• **Your task**
Starting at the line that contains "Write the JSON", copy each line through the final one exactly as written.

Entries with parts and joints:
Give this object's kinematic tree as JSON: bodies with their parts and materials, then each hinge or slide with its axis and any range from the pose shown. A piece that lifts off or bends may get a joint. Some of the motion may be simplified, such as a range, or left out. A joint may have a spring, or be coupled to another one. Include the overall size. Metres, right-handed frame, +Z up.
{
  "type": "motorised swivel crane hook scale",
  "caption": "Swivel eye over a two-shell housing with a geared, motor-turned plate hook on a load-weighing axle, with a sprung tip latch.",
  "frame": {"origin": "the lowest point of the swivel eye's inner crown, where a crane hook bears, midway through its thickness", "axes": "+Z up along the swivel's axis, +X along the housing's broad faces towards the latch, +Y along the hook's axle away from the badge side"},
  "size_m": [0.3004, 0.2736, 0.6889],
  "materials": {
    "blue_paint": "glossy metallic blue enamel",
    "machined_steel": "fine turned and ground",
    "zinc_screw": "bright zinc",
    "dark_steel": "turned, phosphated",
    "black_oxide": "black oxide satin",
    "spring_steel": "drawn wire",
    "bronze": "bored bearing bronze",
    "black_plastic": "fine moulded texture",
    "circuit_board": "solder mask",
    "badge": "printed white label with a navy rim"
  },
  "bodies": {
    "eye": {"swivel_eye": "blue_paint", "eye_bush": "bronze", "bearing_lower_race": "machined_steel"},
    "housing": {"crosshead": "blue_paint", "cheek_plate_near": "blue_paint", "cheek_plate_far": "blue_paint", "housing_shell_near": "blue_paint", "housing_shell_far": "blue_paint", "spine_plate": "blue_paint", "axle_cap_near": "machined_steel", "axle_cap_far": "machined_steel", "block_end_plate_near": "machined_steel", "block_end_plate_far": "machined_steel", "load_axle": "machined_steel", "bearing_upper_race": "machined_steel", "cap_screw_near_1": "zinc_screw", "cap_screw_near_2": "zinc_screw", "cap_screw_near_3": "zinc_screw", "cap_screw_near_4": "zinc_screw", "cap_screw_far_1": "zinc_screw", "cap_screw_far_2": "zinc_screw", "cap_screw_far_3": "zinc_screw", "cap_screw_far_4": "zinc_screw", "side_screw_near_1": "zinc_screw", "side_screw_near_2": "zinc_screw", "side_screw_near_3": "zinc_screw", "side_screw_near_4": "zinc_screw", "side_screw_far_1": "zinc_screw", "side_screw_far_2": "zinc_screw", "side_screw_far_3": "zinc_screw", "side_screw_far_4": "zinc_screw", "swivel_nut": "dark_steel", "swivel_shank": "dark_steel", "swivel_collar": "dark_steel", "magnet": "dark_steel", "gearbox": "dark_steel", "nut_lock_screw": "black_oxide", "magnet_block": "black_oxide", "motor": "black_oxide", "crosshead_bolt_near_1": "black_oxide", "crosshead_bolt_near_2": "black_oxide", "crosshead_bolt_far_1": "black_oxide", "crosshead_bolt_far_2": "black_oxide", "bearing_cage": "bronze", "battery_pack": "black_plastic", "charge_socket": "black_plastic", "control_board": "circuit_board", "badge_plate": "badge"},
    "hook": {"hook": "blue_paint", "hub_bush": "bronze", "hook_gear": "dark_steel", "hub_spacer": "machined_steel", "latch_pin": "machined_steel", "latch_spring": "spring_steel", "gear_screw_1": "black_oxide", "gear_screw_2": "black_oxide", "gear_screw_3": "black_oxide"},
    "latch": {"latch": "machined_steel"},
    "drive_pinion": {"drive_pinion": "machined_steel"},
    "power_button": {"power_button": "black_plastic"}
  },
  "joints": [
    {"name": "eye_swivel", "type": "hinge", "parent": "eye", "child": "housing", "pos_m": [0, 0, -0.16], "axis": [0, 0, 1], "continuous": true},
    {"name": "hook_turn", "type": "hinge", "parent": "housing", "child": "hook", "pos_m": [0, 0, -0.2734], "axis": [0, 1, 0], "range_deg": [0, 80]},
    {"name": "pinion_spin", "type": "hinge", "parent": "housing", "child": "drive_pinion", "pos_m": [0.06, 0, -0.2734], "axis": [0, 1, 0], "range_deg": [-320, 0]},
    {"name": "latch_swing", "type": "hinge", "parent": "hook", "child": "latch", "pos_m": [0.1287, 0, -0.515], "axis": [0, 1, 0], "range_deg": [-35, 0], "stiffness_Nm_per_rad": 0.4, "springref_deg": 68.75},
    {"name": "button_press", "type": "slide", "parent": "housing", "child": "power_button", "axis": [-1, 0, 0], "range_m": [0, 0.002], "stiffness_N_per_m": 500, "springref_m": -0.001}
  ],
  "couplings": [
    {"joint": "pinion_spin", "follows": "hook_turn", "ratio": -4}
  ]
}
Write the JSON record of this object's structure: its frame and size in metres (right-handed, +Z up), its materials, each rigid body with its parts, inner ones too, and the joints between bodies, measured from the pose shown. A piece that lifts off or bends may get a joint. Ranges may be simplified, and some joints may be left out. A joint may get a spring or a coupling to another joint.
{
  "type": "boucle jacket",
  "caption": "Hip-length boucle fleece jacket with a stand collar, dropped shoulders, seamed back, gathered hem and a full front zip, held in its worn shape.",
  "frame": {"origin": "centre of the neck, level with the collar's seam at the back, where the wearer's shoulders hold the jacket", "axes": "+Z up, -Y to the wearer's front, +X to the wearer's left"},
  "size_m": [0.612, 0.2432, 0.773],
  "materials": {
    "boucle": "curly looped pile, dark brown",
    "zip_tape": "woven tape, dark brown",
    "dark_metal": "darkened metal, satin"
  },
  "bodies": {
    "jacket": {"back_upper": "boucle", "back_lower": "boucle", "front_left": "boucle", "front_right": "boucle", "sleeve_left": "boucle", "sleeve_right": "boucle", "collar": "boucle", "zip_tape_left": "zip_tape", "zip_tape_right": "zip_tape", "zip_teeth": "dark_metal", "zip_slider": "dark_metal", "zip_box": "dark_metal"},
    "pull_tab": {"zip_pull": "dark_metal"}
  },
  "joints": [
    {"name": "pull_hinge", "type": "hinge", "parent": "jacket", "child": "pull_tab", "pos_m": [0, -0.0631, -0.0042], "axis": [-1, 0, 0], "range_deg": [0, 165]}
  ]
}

• **Expected output**
Write the JSON record of this object's structure: its frame and size in metres (right-handed, +Z up), its materials, each rigid body with its parts, inner ones too, and the joints between bodies, measured from the pose shown. A piece that lifts off or bends may get a joint. Ranges may be simplified, and some joints may be left out. A joint may get a spring or a coupling to another joint.
{
  "type": "boucle jacket",
  "caption": "Hip-length boucle fleece jacket with a stand collar, dropped shoulders, seamed back, gathered hem and a full front zip, held in its worn shape.",
  "frame": {"origin": "centre of the neck, level with the collar's seam at the back, where the wearer's shoulders hold the jacket", "axes": "+Z up, -Y to the wearer's front, +X to the wearer's left"},
  "size_m": [0.612, 0.2432, 0.773],
  "materials": {
    "boucle": "curly looped pile, dark brown",
    "zip_tape": "woven tape, dark brown",
    "dark_metal": "darkened metal, satin"
  },
  "bodies": {
    "jacket": {"back_upper": "boucle", "back_lower": "boucle", "front_left": "boucle", "front_right": "boucle", "sleeve_left": "boucle", "sleeve_right": "boucle", "collar": "boucle", "zip_tape_left": "zip_tape", "zip_tape_right": "zip_tape", "zip_teeth": "dark_metal", "zip_slider": "dark_metal", "zip_box": "dark_metal"},
    "pull_tab": {"zip_pull": "dark_metal"}
  },
  "joints": [
    {"name": "pull_hinge", "type": "hinge", "parent": "jacket", "child": "pull_tab", "pos_m": [0, -0.0631, -0.0042], "axis": [-1, 0, 0], "range_deg": [0, 165]}
  ]
}